In full and without alteration, give the listing again.

╭─ STORED ROWS

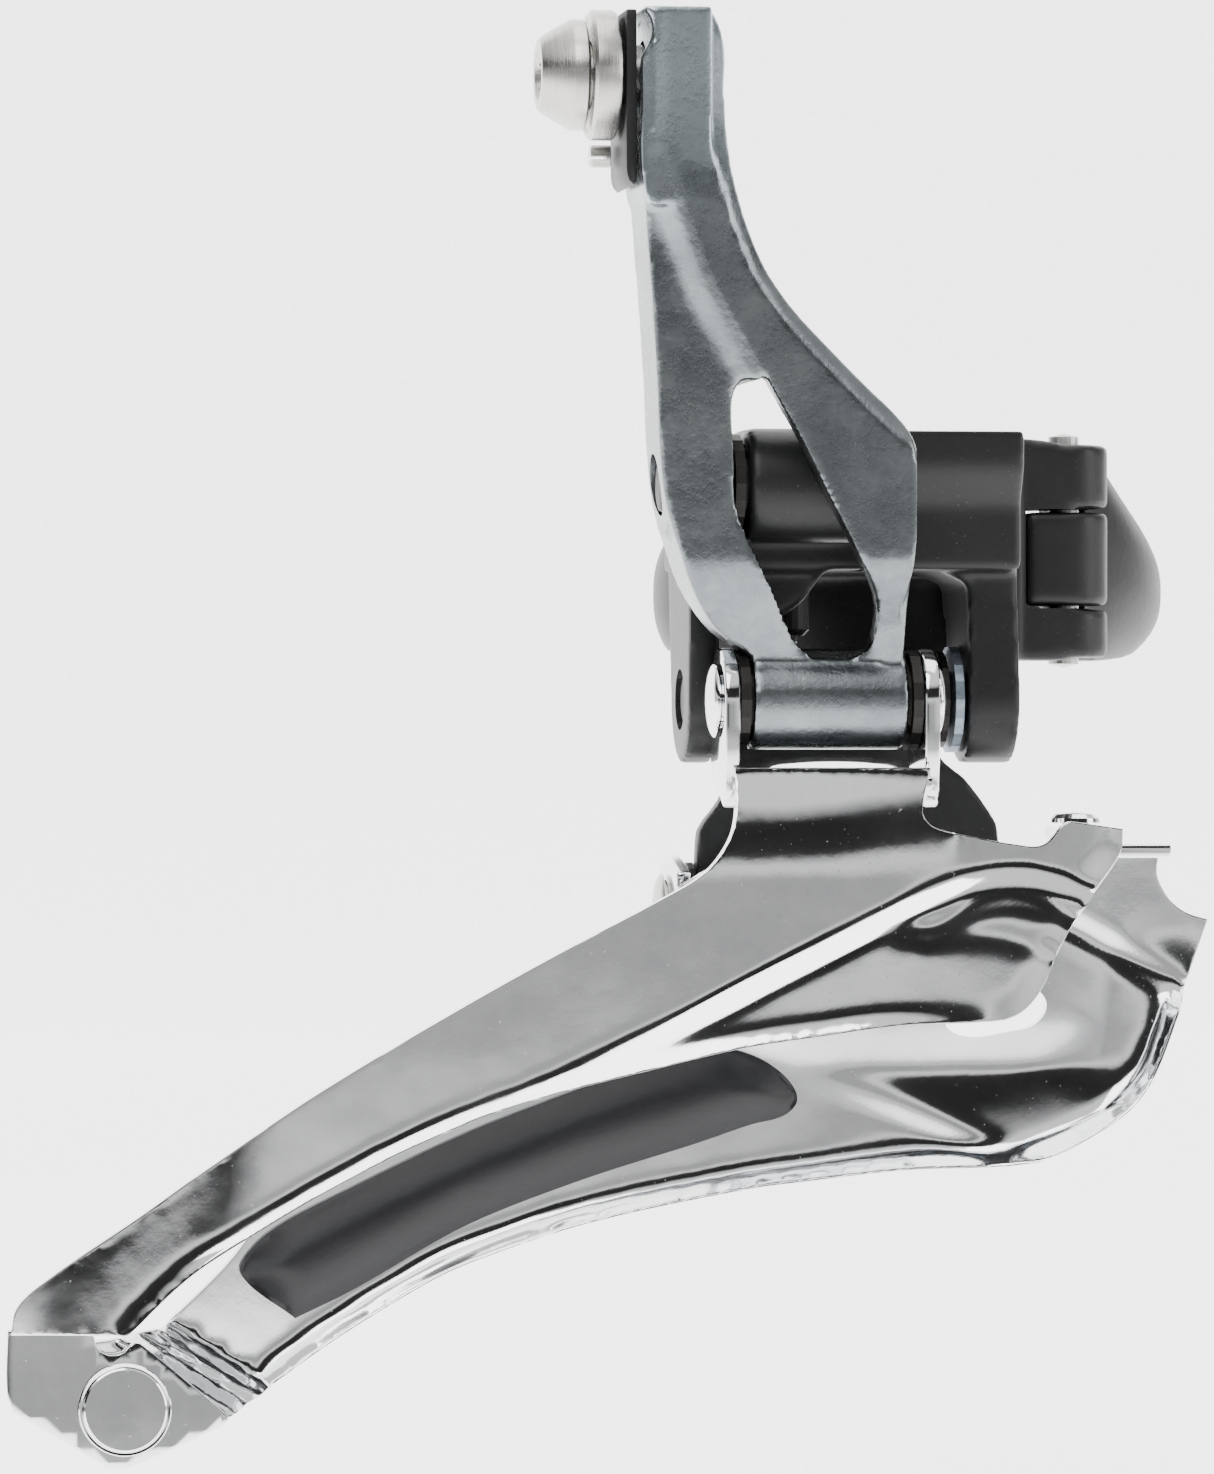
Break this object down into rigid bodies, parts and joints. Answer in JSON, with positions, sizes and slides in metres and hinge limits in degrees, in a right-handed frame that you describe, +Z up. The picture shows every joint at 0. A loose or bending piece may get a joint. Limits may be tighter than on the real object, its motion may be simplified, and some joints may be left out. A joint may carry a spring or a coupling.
{
  "type": "front derailleur",
  "caption": "Band-clamp front derailleur with a long cable arm, a sprung four-pivot linkage and a two-plate chain cage with a resin guide.",
  "frame": {"origin": "centre of the seat-tube clamp bore, at half the clamp's height", "axes": "+Z up along the seat tube, +X forward along the bicycle, -Y outboard to the drive side"},
  "size_m": [0.1002, 0.0819, 0.1136],
  "materials": {
    "chrome": "bright plated sheet steel, polished",
    "gunmetal": "dark blue-grey anodised forging, satin",
    "black_paint": "satin black coat over aluminium or steel",
    "bare_steel": "turned stainless steel, satin",
    "zinc": "zinc plate, slightly blue",
    "resin": "black moulded resin, satin",
    "bronze": "plain bearing bronze"
  },
  "bodies": {
    "base": {"clamp_body": "black_paint", "hinge_pin": "bare_steel", "arm_pivot_pin": "bare_steel", "arm_bush_left": "bronze", "arm_bush_right": "bronze", "link_pivot_pin": "bare_steel", "link_washer": "zinc"},
    "clamp_band": {"clamp_band": "black_paint", "clamp_washer": "bare_steel"},
    "clamp_bolt": {"clamp_bolt": "bare_steel"},
    "high_limit_screw": {"high_limit_screw": "bare_steel"},
    "low_limit_screw": {"low_limit_screw": "bare_steel"},
    "arm": {"cable_arm": "gunmetal", "cable_washer": "bare_steel", "converter_plate": "bare_steel", "converter_pin": "bare_steel", "cage_bush_left": "bronze", "cage_bush_right": "bronze"},
    "cable_bolt": {"cable_fixing_bolt": "bare_steel"},
    "inner_link": {"inner_link": "black_paint", "link_bush_left": "bronze", "link_bush_right": "bronze", "lower_bush_left": "bronze", "lower_bush_right": "bronze", "return_spring": "zinc"},
    "cage": {"outer_plate": "chrome", "inner_plate": "chrome", "guide_insert": "resin", "cage_pivot_pin": "chrome", "lower_pivot_pin": "bare_steel", "tail_rivet": "chrome", "bridge_rivet": "chrome"}
  },
  "joints": [
    {"name": "arm_swing", "type": "hinge", "parent": "base", "child": "arm", "pos_m": [0, -0.042, 0.0045], "axis": [-1, 0, 0], "range_deg": [0, 30], "stiffness_Nm_per_rad": 0.6, "springref_deg": -34.38},
    {"name": "cage_pivot", "type": "hinge", "parent": "arm", "child": "cage", "pos_m": [0, -0.041, -0.0124], "axis": [-1, 0, 0], "range_deg": [-30, 0]},
    {"name": "link_swing", "type": "hinge", "parent": "base", "child": "inner_link", "pos_m": [0, -0.0315, -0.0123], "axis": [-1, 0, 0], "range_deg": [0, 30]},
    {"name": "clamp_opening", "type": "hinge", "parent": "base", "child": "clamp_band", "pos_m": [0.0092, -0.0212, 0], "axis": [0, 0, -1], "range_deg": [0, 100]},
    {"name": "clamp_bolt_turn", "type": "hinge", "parent": "clamp_band", "child": "clamp_bolt", "pos_m": [0.00158, 0.0279, -0.0034], "axis": [0.9848, 0.1736, 0], "continuous": true},
    {"name": "high_screw_turn", "type": "hinge", "parent": "base", "child": "high_limit_screw", "pos_m": [-0.0152, -0.0322, 0], "axis": [0, 0, 1], "continuous": true},
    {"name": "low_screw_turn", "type": "hinge", "parent": "base", "child": "low_limit_screw", "pos_m": [-0.0152, -0.0265, 0], "axis": [0, 0, 1], "continuous": true},
    {"name": "cable_bolt_turn", "type": "hinge", "parent": "arm", "child": "cable_bolt", "pos_m": [-0.0311, -0.0433, 0.0365], "axis": [-1, 0, 0], "continuous": true}
  ],
  "couplings": [
    {"joint": "cage_pivot", "follows": "arm_swing", "ratio": -1},
    {"joint": "link_swing", "follows": "arm_swing", "ratio": 1}
  ]
}
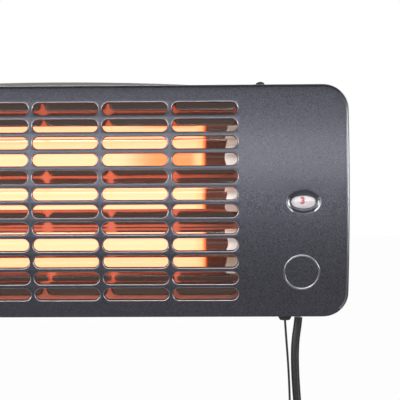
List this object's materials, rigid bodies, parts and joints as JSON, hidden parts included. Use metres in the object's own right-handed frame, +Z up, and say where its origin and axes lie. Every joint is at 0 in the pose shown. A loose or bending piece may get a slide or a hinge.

╰─

EXERCISE RESPONSE –
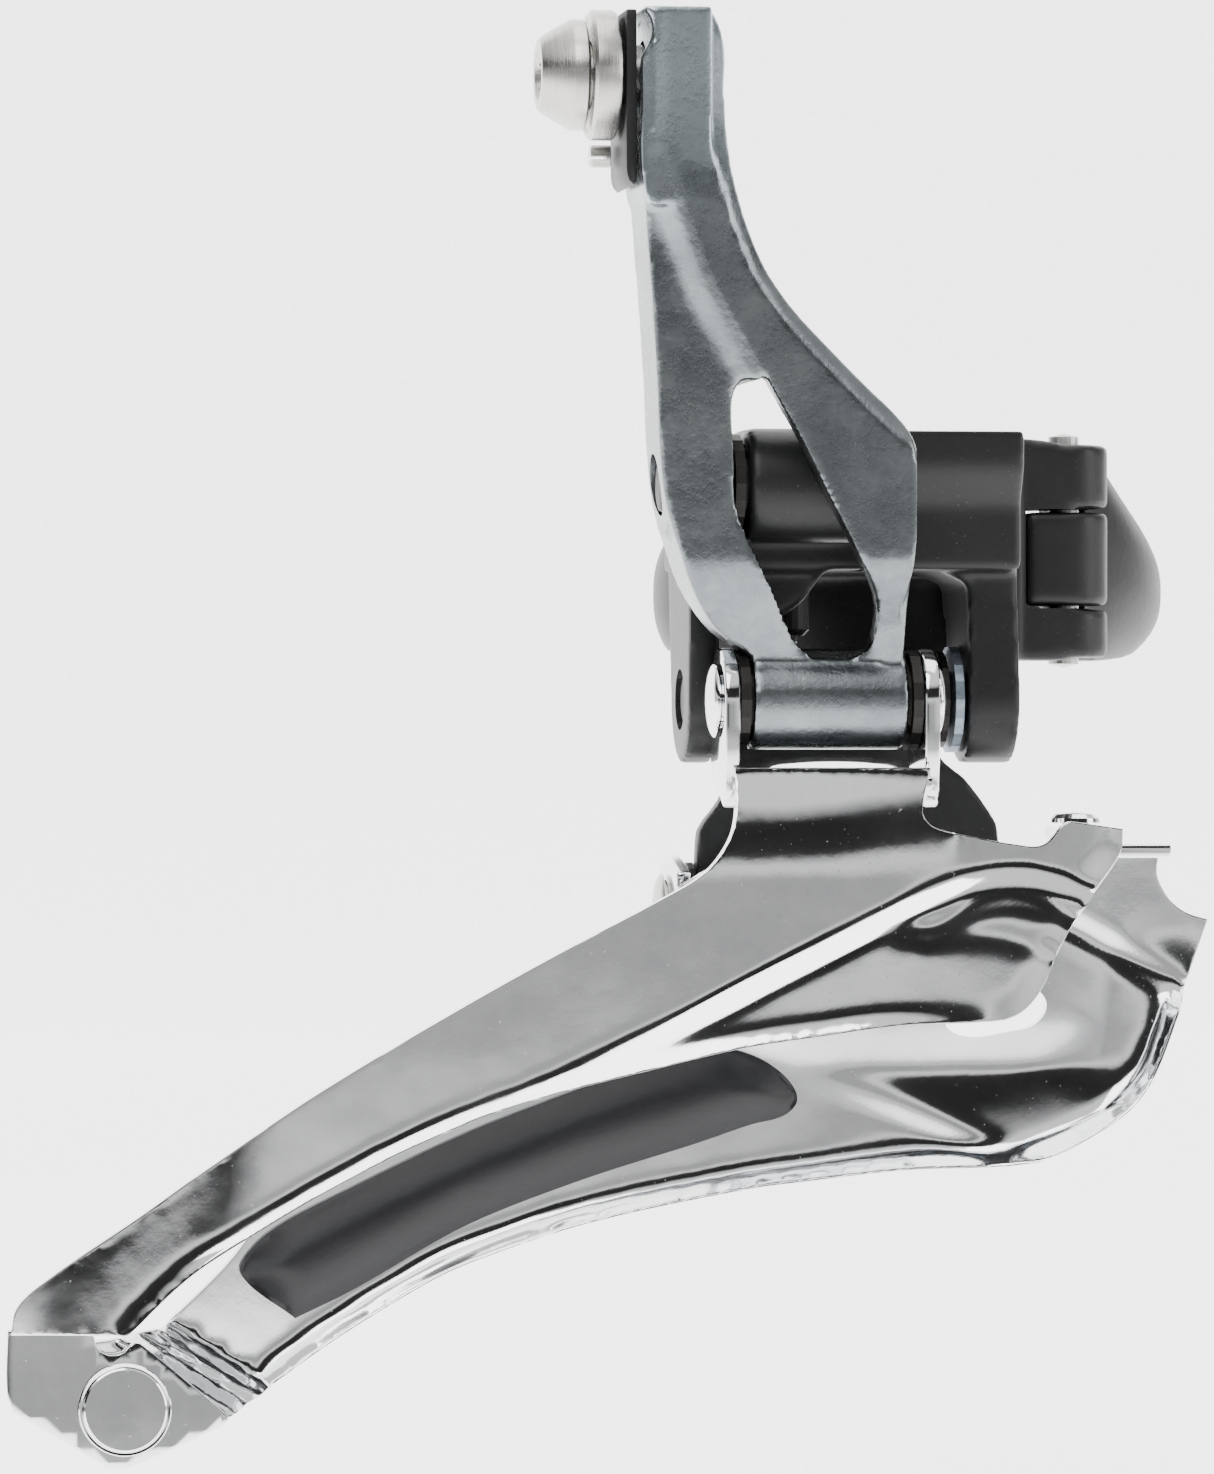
Break this object down into rigid bodies, parts and joints. Answer in JSON, with positions, sizes and slides in metres and hinge limits in degrees, in a right-handed frame that you describe, +Z up. The picture shows every joint at 0. A loose or bending piece may get a joint. Limits may be tighter than on the real object, its motion may be simplified, and some joints may be left out. A joint may carry a spring or a coupling.
{
  "type": "front derailleur",
  "caption": "Band-clamp front derailleur with a long cable arm, a sprung four-pivot linkage and a two-plate chain cage with a resin guide.",
  "frame": {"origin": "centre of the seat-tube clamp bore, at half the clamp's height", "axes": "+Z up along the seat tube, +X forward along the bicycle, -Y outboard to the drive side"},
  "size_m": [0.1002, 0.0819, 0.1136],
  "materials": {
    "chrome": "bright plated sheet steel, polished",
    "gunmetal": "dark blue-grey anodised forging, satin",
    "black_paint": "satin black coat over aluminium or steel",
    "bare_steel": "turned stainless steel, satin",
    "zinc": "zinc plate, slightly blue",
    "resin": "black moulded resin, satin",
    "bronze": "plain bearing bronze"
  },
  "bodies": {
    "base": {"clamp_body": "black_paint", "hinge_pin": "bare_steel", "arm_pivot_pin": "bare_steel", "arm_bush_left": "bronze", "arm_bush_right": "bronze", "link_pivot_pin": "bare_steel", "link_washer": "zinc"},
    "clamp_band": {"clamp_band": "black_paint", "clamp_washer": "bare_steel"},
    "clamp_bolt": {"clamp_bolt": "bare_steel"},
    "high_limit_screw": {"high_limit_screw": "bare_steel"},
    "low_limit_screw": {"low_limit_screw": "bare_steel"},
    "arm": {"cable_arm": "gunmetal", "cable_washer": "bare_steel", "converter_plate": "bare_steel", "converter_pin": "bare_steel", "cage_bush_left": "bronze", "cage_bush_right": "bronze"},
    "cable_bolt": {"cable_fixing_bolt": "bare_steel"},
    "inner_link": {"inner_link": "black_paint", "link_bush_left": "bronze", "link_bush_right": "bronze", "lower_bush_left": "bronze", "lower_bush_right": "bronze", "return_spring": "zinc"},
    "cage": {"outer_plate": "chrome", "inner_plate": "chrome", "guide_insert": "resin", "cage_pivot_pin": "chrome", "lower_pivot_pin": "bare_steel", "tail_rivet": "chrome", "bridge_rivet": "chrome"}
  },
  "joints": [
    {"name": "arm_swing", "type": "hinge", "parent": "base", "child": "arm", "pos_m": [0, -0.042, 0.0045], "axis": [-1, 0, 0], "range_deg": [0, 30], "stiffness_Nm_per_rad": 0.6, "springref_deg": -34.38},
    {"name": "cage_pivot", "type": "hinge", "parent": "arm", "child": "cage", "pos_m": [0, -0.041, -0.0124], "axis": [-1, 0, 0], "range_deg": [-30, 0]},
    {"name": "link_swing", "type": "hinge", "parent": "base", "child": "inner_link", "pos_m": [0, -0.0315, -0.0123], "axis": [-1, 0, 0], "range_deg": [0, 30]},
    {"name": "clamp_opening", "type": "hinge", "parent": "base", "child": "clamp_band", "pos_m": [0.0092, -0.0212, 0], "axis": [0, 0, -1], "range_deg": [0, 100]},
    {"name": "clamp_bolt_turn", "type": "hinge", "parent": "clamp_band", "child": "clamp_bolt", "pos_m": [0.00158, 0.0279, -0.0034], "axis": [0.9848, 0.1736, 0], "continuous": true},
    {"name": "high_screw_turn", "type": "hinge", "parent": "base", "child": "high_limit_screw", "pos_m": [-0.0152, -0.0322, 0], "axis": [0, 0, 1], "continuous": true},
    {"name": "low_screw_turn", "type": "hinge", "parent": "base", "child": "low_limit_screw", "pos_m": [-0.0152, -0.0265, 0], "axis": [0, 0, 1], "continuous": true},
    {"name": "cable_bolt_turn", "type": "hinge", "parent": "arm", "child": "cable_bolt", "pos_m": [-0.0311, -0.0433, 0.0365], "axis": [-1, 0, 0], "continuous": true}
  ],
  "couplings": [
    {"joint": "cage_pivot", "follows": "arm_swing", "ratio": -1},
    {"joint": "link_swing", "follows": "arm_swing", "ratio": 1}
  ]
}
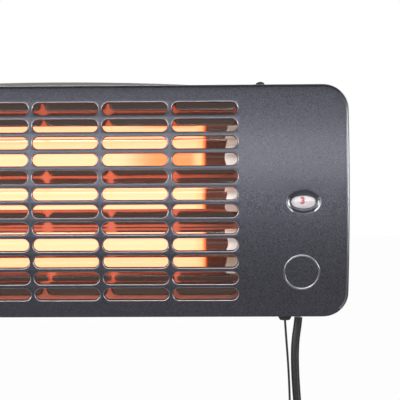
List this object's materials, rigid bodies, parts and joints as JSON, hidden parts included. Use metres in the object's own right-handed frame, +Z up, and say where its origin and axes lie. Every joint is at 0 in the pose shown. A loose or bending piece may get a slide or a hinge.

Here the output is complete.